# Execute the Graph-Based Spatial Cross-Validation experiments from ICMLA21 Paper

## 1 - Initialize libraries

In [1]:
import os
from pathlib import Path
import pandas as pd
from weka.core import jvm
from src import utils
from src.pipeline import Pipeline
from src.visualization.performance import VizMetrics
#from src.visualization.dependence import VizDependence

## 2 - Initialize loggers

In [2]:
utils.initialize_coloredlog()
utils.initialize_rich_tracerback()
utils.initialize_logging()

## 3 - Initialize working path and enviromental variables

In [3]:
# Project path
project_dir = str(Path().resolve().parents[1])
# Load enviromental variables
env_var = utils.load_env_variables(project_dir)

## 4 - Load the data

In [4]:
# Set paths
data_path = os.path.join(env_var["root_path"], "Brazil_Election_2018", "Original", "data.csv")
adj_path = os.path.join(env_var["root_path"], "Brazil_Election_2018", "Original", "queen_matrix.csv")
# Load data
data = pd.read_csv(data_path, index_col="INDEX", low_memory=False)
#data.drop(columns=["[GEO]_LATITUDE", "[GEO]_LONGITUDE"])
adj_matrix = pd.read_csv(adj_path, low_memory=False)
# Set adjacency matrix index
adj_matrix.set_index(adj_matrix.columns[0], inplace=True)

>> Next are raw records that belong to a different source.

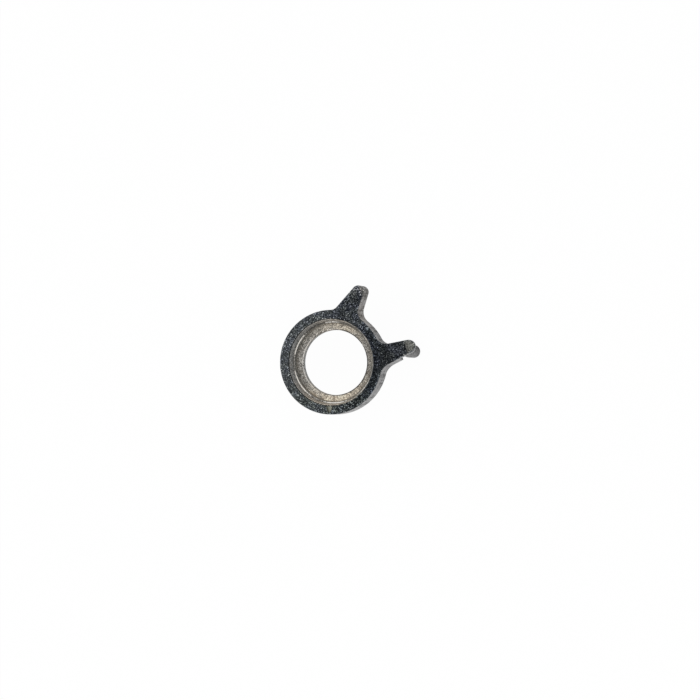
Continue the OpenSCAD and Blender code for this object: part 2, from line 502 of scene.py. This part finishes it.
def cap(shell, outline, outer, inner, slot_of, extra=(), extra_edges=()):
    """The face between the outline's and the bore's loop; slot_of gives a slot from corners."""
    n, m = len(outline), len(bore_angles)
    first = shell.ring([(*q, groove_height(q)) for q in extra])
    index = list(range(outer, outer + n)) + list(range(inner, inner + m))
    index += range(first, first + len(extra))
    points = [shell.verts[i][:2] for i in index]
    edges = loop_edges(0, n) + loop_edges(n, m) + lines_across(outline) + list(extra_edges)
    for f in fill(points, edges, points[:n], points[n : n + m]):
        shell.face([index[i] for i in f], slot_of([shell.verts[index[i]] for i in f]))


def top_slot(corners):
    """The notch, the tail's ramp or the flat face."""
    c = middle(corners)
    if groove_height(c) < TOP_Z - SAME_HEIGHT:
        return NOTCH
    return RAMP if along_tail(c) > ramp_at else FACE


def lower_slot(corners):
    """The flat face, or the step under the tail and what lies beyond it."""
    return WALL if max(z for x, y, z in corners) > BODY_Z + SAME_HEIGHT else FACE


def build_click_body(mats):
    outline = body_outline()
    shell = Shell()
    top_outer, low_outer = outer_wall(shell, outline)
    top_inner, low_inner = bore_wall(shell)
    points, edges = notch_net(len(outline))
    cap(shell, outline, top_outer, top_inner, top_slot, points, edges)
    cap(shell, outline, low_outer, low_inner, lower_slot)
    return build("click_lever", shell.verts, shell.faces, shell.slots, mats)


def rounded(profile, closed=True):
    """Rounds the corners of a profile of (r, z, rounding, slot), and returns (r, z, slot) points."""
    out = []
    count = len(profile)
    for i, (r, z, e, s) in enumerate(profile):
        p = Vector((r, z))
        if not e or (not closed and i in (0, count - 1)):
            out.append((r, z, s))
            continue
        a = (Vector(profile[i - 1][:2]) - p).normalized()
        b = (Vector(profile[(i + 1) % count][:2]) - p).normalized()
        out.append((*(p + a * (e + STRIP / 2)), profile[i - 1][3]))
        for k in range(CORNER_STEPS + 1):
            t = k / CORNER_STEPS
            q = p + a * e * (1 - t) ** 2 + b * e * t**2
            out.append((q.x, q.y, s))
        out.append((*(p + b * (e + STRIP / 2)), s))
    return out


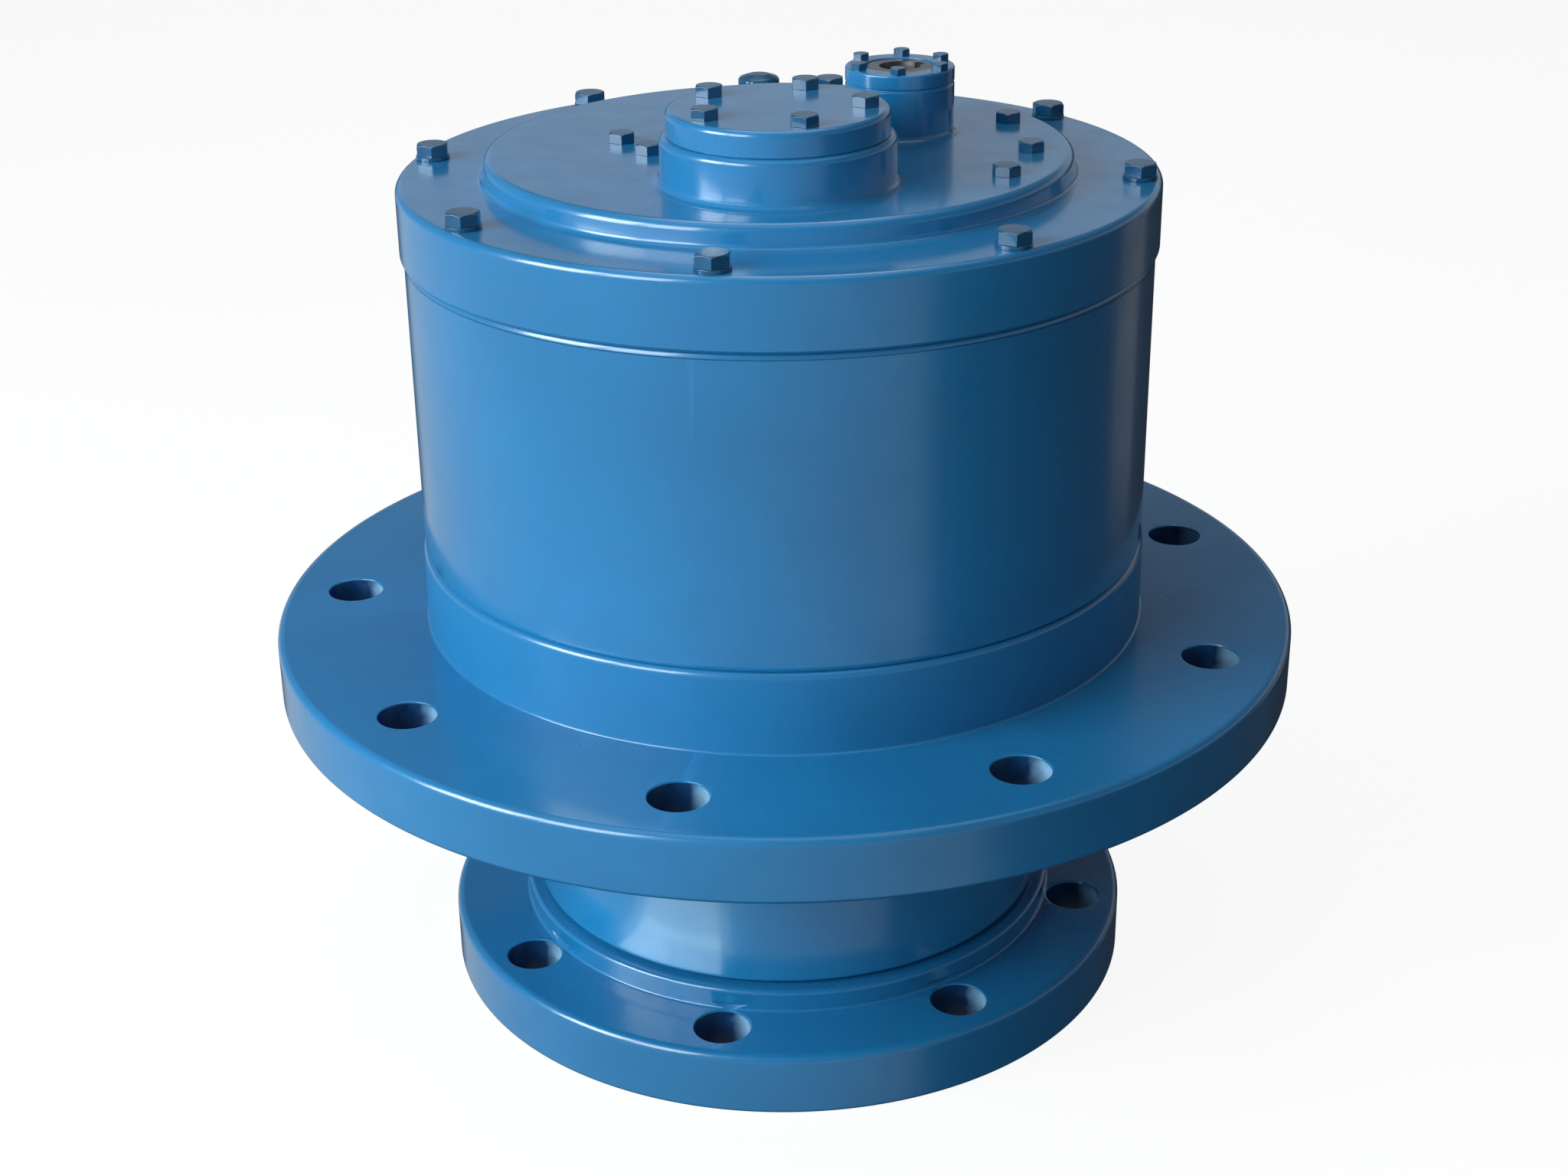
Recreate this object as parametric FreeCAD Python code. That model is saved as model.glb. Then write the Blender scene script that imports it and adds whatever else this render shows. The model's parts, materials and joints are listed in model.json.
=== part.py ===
import FreeCAD, Part
import math, os

# Inline planetary gear reducer standing on its output flange.
# Millimetres, +Z up, origin at the centre of the output flange's lower face.
os.makedirs("parts", exist_ok=True)
V = FreeCAD.Vector
ZAX = V(0, 0, 1)

# ---- driving dimensions -------------------------------------------------
Z_OUT_TOP = 35.5        # output flange, upper face
Z_STEP = 48.0           # step ring on the output flange
Z_NECK = 49.5           # lower end of the bearing neck
Z_MF_BOT = 180.8        # mounting flange, lower face
Z_MF_TOP = 215.7        # mounting flange, upper face
Z_SEAM_LOW = 260.0      # ring gear housing, lower seam
Z_SEAM_TOP = 422.2      # ring gear housing, upper seam
Z_COVER = 458.7         # cover rim
Z_DISC = 470.7          # raised disc on the cover
Z_HUB = 494.7           # front hub, upper face
Z_CAP = 507.7           # cap of the front hub
Z_SLEEVE = 497.7        # input sleeve, upper face
Z_RING = 505.7          # ring on the input sleeve

R_OUT = 195.3           # output flange
R_STEP = 153.0
R_NECK = 146.0
R_MF = 282.0            # mounting flange
R_LOW = 199.0           # lower housing belt
R_NAV = 157.0           # bore of the mounting flange above the neck
R_RING = 198.0          # ring gear housing
R_COVER = 200.0
R_DISC_LO = 155.4       # raised disc, foot and top edge
R_DISC_HI = 153.9
R_HUB = 59.0
R_CAP = 55.6
R_SLEEVE = 29.0

PCD_OUT, N_OUT, D_OUT = 339.0, 8, 30.0      # output flange holes
PCD_MF, N_MF, D_MF = 488.0, 9, 30.0         # mounting flange holes
R_CB, N_CB, A_CB = 188.0, 8, 272.8          # cover bolts M10
R_HS, N_HS, A_HS = 185.0, 12, 15.0          # housing screws M12
A_HUB, A_SLV, CD_TOP = 282.2, 38.0, 72.0    # stations around the top wheel
R_CAPB, N_CAPB, A_CAPB = 43.0, 5, 227.2     # cap bolts M8
R_RS, N_RS, A_RS = 24.5, 6, 37.2            # sleeve ring screws M5
A_BR, R_BR = 106.0, 167.0                   # breather plug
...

## 5 - Set pipeline switchers, the default is to set True to all processes

In [5]:
# Set pipeline switchers
SWITCHERS = {
    "scv": False,
    "fs": False,
    "train": False,
    "predict": False,
    "evaluate": True,
}

## 6 - Runs the pipeline for each method
OBS: The results and files generated from the pipeline execution will be in the created folder Results in the data directory

### 6.3 RBuffer

In [6]:
ml_methods = ["OLS", "Lasso"]
fs_method = "CFS_Local_Meta_All_OLS"
data = data[data["INDEX_FOLDS"] != 53]
if fs_method == "CFS" and SWITCHERS["fs"]:
    jvm.start()
for ml_method in ml_methods:
    RBuffer = Pipeline(
        root_path=os.path.join(env_var["root_path"], "Brazil_Election_2018", "Original"),
        data=data,
        adj_matrix=adj_matrix,
        index_col="INDEX",
        fold_col="INDEX_FOLDS",
        target_col="TARGET",
        scv_method="RBuffer",
        run_selection=False,
        kappa=20,
        fs_method=fs_method,
        ml_method=ml_method,
        paper=True,
        switchers=SWITCHERS
    )

    print(f"Running the RBuffer approach for {ml_method}")
    RBuffer.run()
if fs_method == "CFS" and SWITCHERS["fs"]:
    jvm.stop()

Running the RBuffer approach for OLS


Evaluating predictions: 100%|██████████| 26/26 [02:51<00:00,  6.60s/it]